As a side note, this kind of thing is why I think a good title for a fast-math would be "Fast math, or how I learned to start worrying and hate floating point."

1 comments

I don't think flipping these flags is expensive. Can you provide a source for that? AFAICT modern microarchitectures are going to register-rename that into the u-ops issued to the functional units, rather than flush the entire ROB.
https://www.agner.org/optimize/instruction_tables.pdf, search for MXCSR (LDMXCSR and STMXCSR instructions).

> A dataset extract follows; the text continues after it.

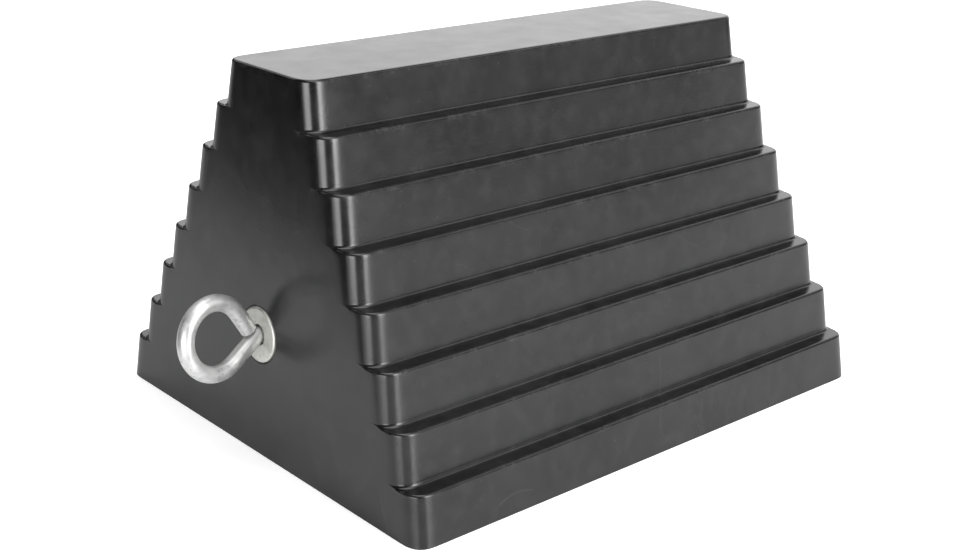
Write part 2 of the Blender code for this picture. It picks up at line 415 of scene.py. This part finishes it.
def recess_rings():
    """Rings of the washer's recess and the bolt's bore, from the end face to the blind end."""
    recess = WASHER_RADIUS + GAP
    floor = WASHER_BACK - GAP
    slot_front = BACKING_FRONT + GAP
    slot_back = BACKING_FRONT - BACKING_THICKNESS - GAP
    nut_back = slot_back - NUT_HEIGHT - GAP
    pocket = NUT_ACROSS_FLATS + 2 * GAP
    bore_end = SHANK_TIP - BORE_PAST_TIP
    rings = rounded_edge(recess, MOUTH_RADIUS, MOUTH_RADIUS, 0.0, hole=True)
    rings.append(circle(recess, floor))
    rings += rounded_edge(BORE_RADIUS, MOUTH_RADIUS, MOUTH_RADIUS, floor, hole=True)
    rings += [circle(BORE_RADIUS, slot_front), circle(BACKING_RADIUS + GAP, slot_front)]
    rings += [circle(BACKING_RADIUS + GAP, slot_back), hexagon(pocket, slot_back)]
    rings += [hexagon(pocket, nut_back), circle(BORE_RADIUS, nut_back)]
    rings += [circle(BORE_RADIUS, bore_end)]
    return rings


def add_rubber_block(material):
    bm = bmesh.new()
    wear = bm.verts.layers.float.new("edge_wear")
    row_sets = {}
    for side in (-1, 1):
        rows = []
        for row, worn in block_side_rows(side):
            rows.append([bm.verts.new(point) for point in row])
            for vert in rows[-1]:
                vert[wear] = worn
        for upper, lower in zip(rows, rows[1:]):
            for k in range(len(upper) - 1):
                bm.faces.new((upper[k], upper[k + 1], lower[k + 1], lower[k]))
        row_sets[side] = rows
    for level in (0, -1):
        bm.faces.new(row_sets[-1][level] + row_sets[1][level][::-1])
    merge_and_clean(bm)
    rings = [[BOLT_FRAME @ point for point in ring] for ring in recess_rings()]
    add_rings(bm, rings, cap_end=True)
    open_edges = [e for e in bm.edges if len(e.link_faces) == 1]
    for end in (-1, 1):
        ring = [e for e in open_edges if e.verts[0].co.x * end > 0]
        bmesh.ops.triangle_fill(bm, use_beauty=True, use_dissolve=False, edges=ring)
    block = finish_mesh("rubber_block", bm, material, "chock", RUBBER_SMOOTH_ANGLE)
    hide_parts("chock_body")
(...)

Keep in mind that twiddling these flags is going to require saving the MXCSR register to memory, or'ing or and'ing bits in memory, and then reading that memory back into MXCSR. And both saving and reading the MXCSR requires stalls, because floating point operations both read and write that register. So you require, minimum, 4 L1 cache hits and 2 partial pipeline flushes to twiddle a MXCSR bit.

(As far as I'm aware, modern microarchitectures generally don't register-rename the floating-point status register.)

Looks like many x86 cores still do rename MXCSR, though Gracemont notably doesn't: https://chipsandcheese.com/2021/12/21/gracemont-revenge-of-t...

Note that you wouldn't necessarily need to do a read-modify-write -- it'd suffice in most cases to just to save the old value and then reset the whole MXCSR for the scope requiring special treatment.

Also worth noting that it's not the entire MXCSR that needs to be renamed, but just a handful of status bits, so the logic is likely even cheaper than renaming a GPR.